[Modeling code records]
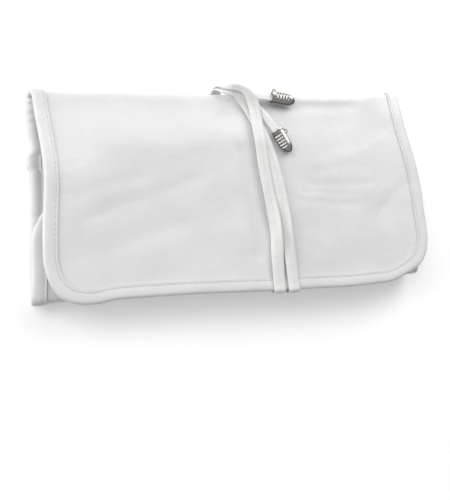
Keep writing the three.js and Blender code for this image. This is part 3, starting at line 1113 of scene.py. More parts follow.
@dataclass(frozen=True)
class Seam:
    """A row of stitches."""

    pitch: float = 3.1
    stitch: float = 2.3
    thick: float = 0.42
    rings: int = 5
    sides: int = 6

    # Least size of a stitch at its ends, squared, and the step along a run that gives its heading
    THINNEST = 0.05
    AHEAD = 0.5

    def mesh(self, centre: np.ndarray, along: np.ndarray, up: np.ndarray) -> Shell:
        """Stitches, each a thin lens of thread.

        Args:
            centre: Their middles, in millimetres.
            along: Unit vectors along them.
            up: Unit vectors away from what they are sewn to.

        Returns:
            Vertices in metres and quads.
        """
        side = np.cross(up, along)
        reach = np.linspace(-1.0, 1.0, self.rings)
        turn = np.linspace(0.0, 2.0 * math.pi, self.sides, endpoint=False)
        size = np.sqrt(np.maximum(1.0 - reach**2, self.THINNEST)) * self.thick / 2
        a = (reach * self.stitch / 2)[:, None] + 0.0 * turn[None, :]
        b = size[:, None] * np.cos(turn)[None, :]
        c = size[:, None] * np.sin(turn)[None, :]
        points = centre[:, None, None, :] + sum(
            size_of[None, :, :, None] * direction[:, None, None, :]
            for size_of, direction in ((a, along), (b, side), (c, up))
        )
        one = tube_quads(self.rings, self.sides)
        count = self.rings * self.sides
        quads = (one[None, :, :] + count * np.arange(len(centre))[:, None, None]).reshape(-1, 4)
        return points.reshape(-1, 3) * MM, quads

    def towards(self, sheet: BentSheet, here: tuple, ahead: tuple) -> Shell:
        """Stitches on the sheet.

        Args:
            sheet: The sheet that they are sewn to.
            here: x, u and depth of their middles.
            ahead: x, u and depth of places that they point to.

        Returns:
            Vertices in metres and quads.
        """
        centre = sheet.place(*here)
        return self.mesh(centre, unit(sheet.place(*ahead) - centre), sheet.inward(*here[:2]))

    def along(self, sheet: BentSheet, run: EdgeRun, inwards: float, depth: float) -> Shell:
        """Stitches on the sheet, at a depth, beside an edge run."""
        placed = run.spaced(self.pitch, self.pitch)
        x, u = placed.offset(inwards)
        ahead = (x - self.AHEAD * placed.inward_u, u + self.AHEAD * placed.inward_x, depth)
        return self.towards(sheet, (x, u, depth), ahead)


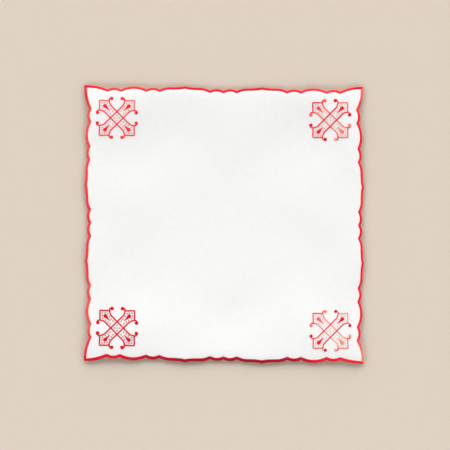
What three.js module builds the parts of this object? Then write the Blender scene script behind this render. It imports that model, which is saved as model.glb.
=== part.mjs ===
// Embroidered napkin: one square of white cloth, with a red corded edging stitched over its scalloped rim.
// Millimetres, +Z up. The napkin lies flat with its face up: +X runs to its right and +Y to its far side.
// The origin is at the middle of the underside, on the surface that the napkin lies on.
import * as THREE from "three";

// Thickness and section of the two pieces.
const CLOTH_THICKNESS = 1.0;
const EDGING_WIDTH = 4.0;
const EDGING_HEIGHT = 1.6;
const EDGING_ROUNDING = 0.45;
const GAP = 0.3; // between the cloth's rim and the edging's inner wall

// Corner tips of the edging's middle line, going round the napkin clockwise as seen from above.
// The napkin isn't quite square: hand-guided stitching has pulled each side a few millimetres.
const CORNERS = {
  far_left: { x: -197.0, y: 196.6 },
  far_right: { x: 196.7, y: 194.1 },
  near_right: { x: 197.8, y: -196.6 },
  near_left: { x: -197.8, y: -192.6 },
};

// Each side runs from one corner tip to the next. Two rows of numbers say how uneven it is, in millimetres at
// the five stations. "dips" is how far the cusps between its scallops lie inside the straight line that joins
// the tips. "drifts" is how far the scallops have slipped towards the next tip, or back where it is negative.
const SIDES = [
  {
    from: "far_left",
    to: "far_right",
    dips: [6.1, 5.7, 7.2, 6.9, 7.2],
    drifts: [-0.9, -0.4, -0.5, -0.3, 1.0],
  },
  {
    from: "far_right",
    to: "near_right",
    dips: [7.4, 5.1, 4.9, 5.9, 7.5],
    drifts: [-0.8, 0.5, 0.1, 0.0, 1.0],
  },
  {
    from: "near_right",
    to: "near_left",
    dips: [5.3, 5.0, 4.7, 5.9, 6.8],
    drifts: [0.0, 1.1, 0.8, 0.8, 2.2],
  },
  {
    from: "near_left",
    to: "far_left",
    dips: [7.5, 6.7, 6.7, 5.1, 6.9],
    drifts: [-0.2, 0.6, 0.3, 0.5, 0.0],
  },
];
const STATIONS = [0.1, 0.25, 0.5, 0.75, 0.9]; // as shares of the side's length

// One side's row of scallops, in order. All four sides have the same row.
// span is the length along the side, and steps the straight pieces that the curve is made of.
const SCALLOPS = [
  { shape: "tip_start", span: 32.3, steps: 7 },
  { shape: "small", span: 19.0, steps: 6 },
  { shape: "large", span: 36.2, steps: 8 },
  { shape: "small", span: 19.0, steps: 6 },
  { shape: "brace", span: 72.0, steps: 16 },
  { shape: "small", span: 19.0, steps: 6 },
  { shape: "small", span: 19.0, steps: 6 },
  { shape: "brace", span: 72.0, steps: 16 },
  { shape: "small", span: 19.0, steps: 6 },
  { shape: "large", span: 36.2, steps: 8 },
  { shape: "small", span: 19.0, steps: 6 },
  { shape: "tip_end", span: 32.3, steps: 7 },
];
const SIDE_SPAN = SCALLOPS.reduce((sum, scallop) => sum + scallop.span, 0);

// How far the crowns stand out from the line through the cusps.
const SMALL_RISE = 2.6;
const LARGE_RISE = 4.4;
const BRACE_SHOULDER_RISE = 3.8;
const BRACE_POINT_RISE = 1.8; // more than the shoulder's
const BRACE_SHOULDER_SHARE = 0.4; // of the way from the cusp to the middle point
const BRACE_POINT_POWER = 5;
const TIP_POWER = 2.2; // how long the edge stays straight beside a corner tip

// Height of a round scallop over its cusps, with u from 0 to 1 along it.
const crown = (u, rise) => rise * (1 - (2 * u - 1) ** 2);

// Height of a brace, which is a round shoulder at each end and a small point in the middle.
function brace(u) {
  const v = 1 - Math.abs(2 * u - 1); // 0 at a cusp, 1 at the point
  const shoulder = 1 - (1 - Math.min(v / BRACE_SHOULDER_SHARE, 1)) ** 2;
  return BRACE_SHOULDER_RISE * shoulder + BRACE_POINT_RISE * v ** BRACE_POINT_POWER;
}

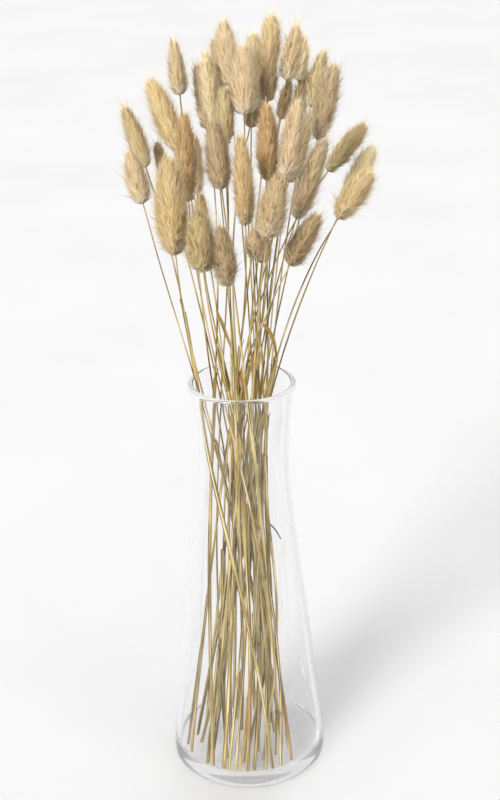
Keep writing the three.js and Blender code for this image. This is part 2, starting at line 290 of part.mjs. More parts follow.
// ---- a stalk: stem, sheath and seed head in one ----
function stalkGeometry(stalk) {
  const base = new THREE.Vector3(...stalk.path.at(-1));
  const tip = new THREE.Vector3(...stalk.tip);
  const axis = new THREE.Vector3().subVectors(tip, base);
  const rings = stalk.path.slice(0, -1).map((p) => {
    const r = p[2] < stalk.sheathTop ? stalk.sheath : stalk.culm;
    return { at: new THREE.Vector3(...p), wide: r, thick: r };
  });
  const below = axis.clone().normalize().multiplyScalar(-HEAD_NECK).add(base);
  rings.push({ at: below, wide: stalk.culm, thick: stalk.culm });
  for (const [share, radius] of HEAD_SHAPE) {
    const at = base.clone().addScaledVector(axis, share);
    rings.push({ at, wide: radius * stalk.head, thick: radius * stalk.head });
  }
  const end = base.clone().addScaledVector(axis, HEAD_END);
  rings.push({ at: end, wide: 0.06 * stalk.head, thick: 0.06 * stalk.head });
  return sweep(rings, STALK_SIDES);
}

function leafGeometry(leaf) {
  const path = leaf.path.map((p) => new THREE.Vector3(...p));
  const rings = path.map((at, i) => ({ at, wide: leaf.half[i], thick: Math.min(leaf.thick, leaf.half[i]) }));
  return sweep(rings, 6, new THREE.Vector3(1, 0.2, 0.1));
}

const group = new THREE.Group();

const vase = new THREE.Mesh(
  geometryOf(solid(vaseGeometry)),
  new THREE.MeshStandardMaterial({ ...GLASS, transparent: true, opacity: 0.3 }),
);
vase.name = "vase";
group.add(vase);

for (const stalk of STALKS) {
  let made = solid(stalkGeometry(stalk));
  for (const leaf of LEAVES)
    if (leaf.on === stalk.name) made = made.add(solid(leafGeometry(leaf)));
  const mesh = new THREE.Mesh(
    geometryOf(made),
    new THREE.MeshStandardMaterial({ color: TONES[stalk.tone], roughness: 0.9, metalness: 0 }),
  );
  mesh.name = stalk.name;
  group.add(mesh);
}

export default group;
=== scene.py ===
# Dried bunny tail grass standing in a clear glass vase. The tables are in millimetres, in the row frame; the meshes are
# in metres.
import math

import bpy
import numpy as np
from mathutils import Matrix, Vector


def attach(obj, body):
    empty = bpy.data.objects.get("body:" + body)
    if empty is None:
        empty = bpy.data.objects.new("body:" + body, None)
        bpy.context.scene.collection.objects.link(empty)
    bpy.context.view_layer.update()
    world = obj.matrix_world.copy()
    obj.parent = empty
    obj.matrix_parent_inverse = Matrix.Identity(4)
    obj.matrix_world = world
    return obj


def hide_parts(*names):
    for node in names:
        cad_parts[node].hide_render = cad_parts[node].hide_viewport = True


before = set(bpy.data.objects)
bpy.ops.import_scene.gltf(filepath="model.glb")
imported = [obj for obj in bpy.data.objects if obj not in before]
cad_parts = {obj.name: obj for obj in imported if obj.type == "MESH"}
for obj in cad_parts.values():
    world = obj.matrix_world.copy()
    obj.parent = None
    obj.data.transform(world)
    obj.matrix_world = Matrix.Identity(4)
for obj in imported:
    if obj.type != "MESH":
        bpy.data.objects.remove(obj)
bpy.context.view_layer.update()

MM = 0.001

# ---------------------------------------------------------------- camera
CAMERA_AT = (0.0, -738.0, 552.0)
PITCH, YAW, ROLL = math.radians(23.05), math.radians(0.35), math.radians(-1.12)
fwd = Vector((math.sin(YAW) * math.cos(PITCH), math.cos(YAW) * math.cos(PITCH), -math.sin(PITCH)))
right = Vector((math.cos(YAW), -math.sin(YAW), 0.0))
up = right.cross(fwd)
cam_x = math.cos(ROLL) * right + math.sin(ROLL) * up
cam_y = -math.sin(ROLL) * right + math.cos(ROLL) * up
camera_data = bpy.data.cameras.new("camera")
camera_data.sensor_fit = "AUTO"
camera_data.sensor_width = 36.0
camera_data.lens = 63.0
camera_data.clip_start, camera_data.clip_end = 0.02, 60.0
camera = bpy.data.objects.new("camera", camera_data)
bpy.context.scene.collection.objects.link(camera)
camera.matrix_world = Matrix.Translation(Vector(CAMERA_AT) * MM) @ Matrix(
    ((cam_x.x, cam_y.x, -fwd.x), (cam_x.y, cam_y.y, -fwd.y), (cam_x.z, cam_y.z, -fwd.z))
).to_4x4()
bpy.context.scene.camera = camera

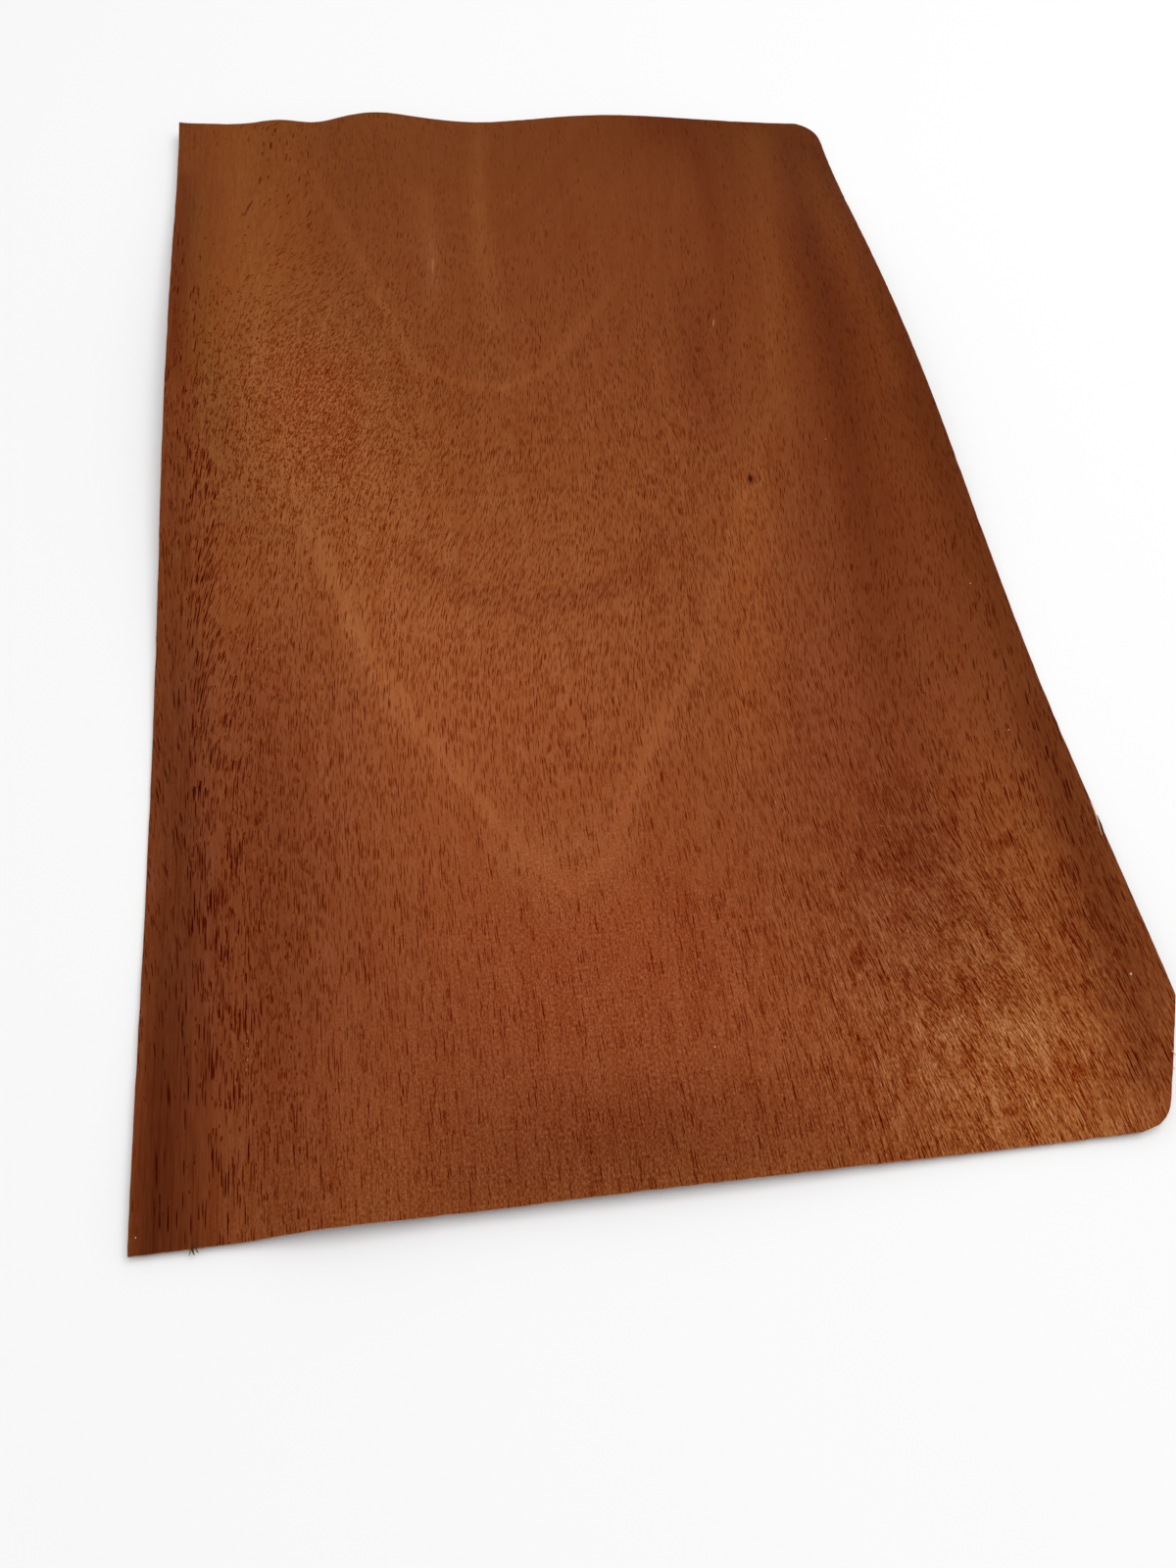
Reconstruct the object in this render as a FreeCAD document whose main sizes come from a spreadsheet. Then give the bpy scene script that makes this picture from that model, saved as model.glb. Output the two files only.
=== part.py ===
"""Wood veneer sheet: one thin leaf of sliced hardwood, cut to a rectangle with a square left side
and two corners taken off on the right, that lies slightly waved instead of dead flat.

X runs across the sheet, Y along the grain away from the viewer, Z up. The origin is the middle of
the sheet at the level of the surface that it lies on.
"""
import FreeCAD, Part
import Sketcher
import os

# Driving sizes in millimetres. A share is a place on the sheet, as a part of its width or length.
SIZES = {
    "sheet_width": 200.0,
    "sheet_length": 334.0,
    "sheet_thickness": 0.6,
    # How much larger the leaf is sliced, on every side, before it is trimmed to its outline
    "trim_allowance": 3.0,
    # Where the crests and dips of the waves run along the sheet, counted from the left edge
    "left_dip_share": 0.10,
    "ripple_share": 0.14,
    "ripple_dip_share": 0.208,
    "main_wave_share": 0.285,
    "main_dip_share": 0.44,
    "broad_wave_share": 0.645,
    "broad_dip_share": 0.86,
    # Where the cross sections stand, counted from the near edge
    "near_fade_share": 0.126,
    "foot_share": 0.344,
    "swell_share": 0.629,
    "far_fade_share": 0.823,
    # How high the far edge stands at each crest and dip
    "far_left_corner_rise": 4.3,
    "far_left_dip_rise": 2.3,
    "far_ripple_rise": 6.2,
    "far_ripple_dip_rise": 1.5,
    "far_main_wave_rise": 9.2,
    "far_broad_wave_rise": 7.5,
    "far_broad_dip_rise": 1.4,
    # How high the near edge stands
    "near_left_corner_rise": 1.0,
    "near_ripple_rise": 4.1,
    "near_ripple_dip_rise": 3.6,
    "near_main_wave_rise": 2.4,
    "near_main_dip_rise": 3.2,
    "near_broad_wave_rise": 1.9,
    "near_right_corner_rise": 1.9,
    # Lifts the whole leaf so that its lowest spot just touches the surface that it lies on
    "touch_down_rise": 0.1,
    # How much of the edge waves is left a fifth of the way in
    "near_fade": 0.35,
    "far_fade": 0.45,
    # How high the long sides stand between their ends
    "near_left_side_rise": 0.7,
    "near_right_side_rise": 2.3,
    "foot_rise": 0.15,
    "foot_left_rise": 0.7,
    "left_swell_rise": 6.4,
    "right_swell_rise": 4.7,
    "swell_shoulder": 0.45,
    "swell_middle_rise": 0.7,
    "far_left_side_rise": 5.0,
    "far_right_side_rise": 2.4,
    "far_right_corner_rise": 1.1,
    # Corner cuts on the right
    "far_clip_width": 6.5,
    "far_clip_length": 8.5,
    "far_clip_radius": 9.0,
    "near_clip_width": 11.0,
    "near_clip_length": 25.5,
    "near_corner_radius": 8.0,
}

# The lines along the sheet that every cross section has a spline pole on
LINES = ("left_edge", "left_dip", "ripple", "ripple_dip", "main_wave", "main_dip", "broad_wave",
         "broad_dip", "right_edge")

# Each cross section: where it stands along the sheet and how high its poles are, 0 where not said
SECTIONS = {
    "NearEdgeSection": ("-Sizes.trim_allowance", {
        "left_edge": "Sizes.near_left_corner_rise",
        "ripple": "Sizes.near_ripple_rise",
        "ripple_dip": "Sizes.near_ripple_dip_rise",
        "main_wave": "Sizes.near_main_wave_rise",
        "main_dip": "Sizes.near_main_dip_rise",
        "broad_wave": "Sizes.near_broad_wave_rise",
        "right_edge": "Sizes.near_right_corner_rise",
    }),
    "NearFadeSection": ("Sizes.near_fade_share * Sizes.sheet_length", {
        "left_edge": "Sizes.near_left_side_rise",
        "left_dip": "Sizes.near_left_side_rise / 2",
        "ripple": "Sizes.near_ripple_rise * Sizes.near_fade",
        "ripple_dip": "Sizes.near_ripple_dip_rise * Sizes.near_fade",
        "main_wave": "Sizes.near_main_wave_rise * Sizes.near_fade",
        "main_dip": "Sizes.near_main_dip_rise * Sizes.near_fade",
        "broad_wave": "Sizes.near_broad_wave_rise * Sizes.near_fade",
        "right_edge": "Sizes.near_right_side_rise",
    }),
    "FootSection": ("Sizes.foot_share * Sizes.sheet_length", {
        "left_edge": "Sizes.foot_left_rise",
        "left_dip": "Sizes.foot_left_rise / 2",
        "ripple": "Sizes.foot_rise",
        "ripple_dip": "Sizes.foot_rise",
        "main_wave": "Sizes.foot_rise",
        "main_dip": "Sizes.foot_rise",
        "broad_wave": "Sizes.foot_rise",
        "broad_dip": "Sizes.foot_rise",
        "right_edge": "Sizes.foot_rise",
    }),
    "SwellSection": ("Sizes.swell_share * Sizes.sheet_length", {
        "left_edge": "Sizes.left_swell_rise",
        "left_dip": "Sizes.left_swell_rise * Sizes.swell_shoulder",
        "ripple": "Sizes.left_swell_rise * Sizes.swell_shoulder ^ 2",
        "ripple_dip": "Sizes.swell_middle_rise",
        "main_wave": "Sizes.swell_middle_rise",
        "main_dip": "Sizes.swell_middle_rise",
        "broad_wave": "Sizes.swell_middle_rise",
        "broad_dip": "Sizes.right_swell_rise * Sizes.swell_shoulder",
        "right_edge": "Sizes.right_swell_rise",
    }),
    "FarFadeSection": ("Sizes.far_fade_share * Sizes.sheet_length", {
        "left_edge": "Sizes.far_left_side_rise",
        "left_dip": "Sizes.far_left_dip_rise * Sizes.far_fade",
        "ripple": "Sizes.far_ripple_rise * Sizes.far_fade",
        "ripple_dip": "Sizes.far_ripple_dip_rise * Sizes.far_fade",
        "main_wave": "Sizes.far_main_wave_rise * Sizes.far_fade",
        "broad_wave": "Sizes.far_broad_wave_rise * Sizes.far_fade",
        "broad_dip": "Sizes.far_broad_dip_rise * Sizes.far_fade",
        "right_edge": "Sizes.far_right_side_rise",
    }),
    "FarEdgeSection": ("Sizes.sheet_length + Sizes.trim_allowance", {
        "left_edge": "Sizes.far_left_corner_rise",
        "left_dip": "Sizes.far_left_dip_rise",
        "ripple": "Sizes.far_ripple_rise",
        "ripple_dip": "Sizes.far_ripple_dip_rise",
        "main_wave": "Sizes.far_main_wave_rise",
        "broad_wave": "Sizes.far_broad_wave_rise",
        "broad_dip": "Sizes.far_broad_dip_rise",
        "right_edge": "Sizes.far_right_corner_rise",
    }),
}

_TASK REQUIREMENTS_
Repeat the span of lines that opens with the line holding "for (const stalk" and closes with the line holding "if empty is", exactly as it stands.

_ANSWER IN FULL_
for (const stalk of STALKS) {
  let made = solid(stalkGeometry(stalk));
  for (const leaf of LEAVES)
    if (leaf.on === stalk.name) made = made.add(solid(leafGeometry(leaf)));
  const mesh = new THREE.Mesh(
    geometryOf(made),
    new THREE.MeshStandardMaterial({ color: TONES[stalk.tone], roughness: 0.9, metalness: 0 }),
  );
  mesh.name = stalk.name;
  group.add(mesh);
}

export default group;
=== scene.py ===
# Dried bunny tail grass standing in a clear glass vase. The tables are in millimetres, in the row frame; the meshes are
# in metres.
import math

import bpy
import numpy as np
from mathutils import Matrix, Vector


def attach(obj, body):
    empty = bpy.data.objects.get("body:" + body)
    if empty is None:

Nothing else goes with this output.